Despite that, the Soviet Union managed to grow much faster with much less, same with China.
But the Soviet Union doesn't have much coal and natural gas didn't become big and cheap
until the turn of the millennium.
And coal has been very important in the 20th century as that provides cheap electricity, while oil mainly provides cheap transportation. The problem with oil is that it's also easy to transport itself, so as a country like Saudi Arabia which has no coal and only oil, there's a large chance that it will get stolen from any countries with massive coal deposits and even a larger chance for the oil to be sold by a tiny group of elites of that country to countries with massive coal deposits.

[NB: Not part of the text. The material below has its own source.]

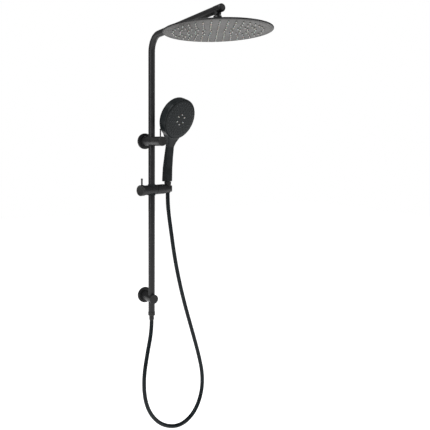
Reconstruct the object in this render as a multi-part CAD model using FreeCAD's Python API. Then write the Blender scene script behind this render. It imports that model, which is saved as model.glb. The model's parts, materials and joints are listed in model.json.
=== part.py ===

The US, despite its absolutely massive fossil fuel deposits compared to the rest of the world,
started to falter in the early 1970s as they had an internal oil peak, crashing their economy.
The Soviet Union was thriving, but still had a long way to catch up as it had been a monarchy up until the early 20th century,
plus setbacks from invasions by Germany who put all their weight on the Soviet Union and still lost.
The US then blackmailed Saudi Arabia just in time and was able to prop up their system and even thrive
by forcing Saudi Arabia to invest into the US or be invaded. It allowed the US to go into massive debts without worry.
The same happened to other oil producing nations.

It's the US whose underlying institutional failures are showing right now.
China has risen in the 20th century because it's expensive coal became cheap enough over time, as all the cheaper coal had been used up. Russia managed to regain some of its power with natural gas.

But since the early 2020s solar power has become the energy/electricity rising star and solar power is far more evenly distributed than fossil fuels.
There's no blackmail scheme stopping this and we're already seeing China haven taken a giant lead in solar power, wind power and battery storage, while the US is trying to instigate a civil war while trying to ban wind power and attempting to go from blackmail to direct oil theft.